The problem with the educational system is they're handing out individual
grades and that can logically follow to them wanting to look at each student
isolated from the others.  It's good experimental method and makes sense
considering the general scientific mindset present in any good PhD, but it
does reflect the underlying assumption of individualism rather than teamwork. 
But that's probably a discussion for some other newsgroup.
-- 
Anthony DeBoer - NAUI #Z8800                           adeboer@gjetor.geac.com
Programmer, Geac J&E Systems Ltd.             uunet!jtsv16!geac!gjetor!adeboer
Toronto, Ontario, Canada             #include <std.random.opinions.disclaimer>

zlsiial@uts.mcc.ac.uk (A.V. Le Blanc) (01/16/91)

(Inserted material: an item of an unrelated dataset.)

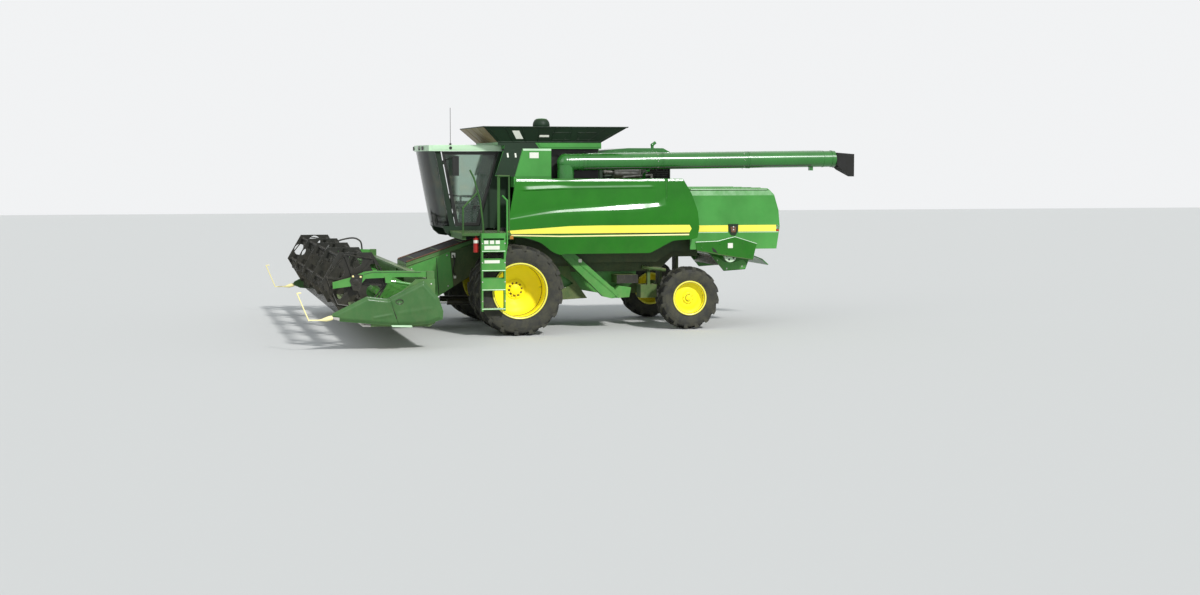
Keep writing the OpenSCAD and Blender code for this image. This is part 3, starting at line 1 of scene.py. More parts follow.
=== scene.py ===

There may be other reasons for mounting a quota system than lack of
trust.  On some of the workstations which I manage there are
150 to 200 users and fairly limited filestore.  We have a simple
quota system because a small number of people can fill the filestore
by creating a few large files.  Moreover, many of our commonly used
software packages create large output files, which we must be certain
are archived or transferred or analysed or otherwise processed and
deleted as soon as possible.  Occasionally we must suppress quota
checking for one or another user, but this is better than having
full disks halt the system several times a day.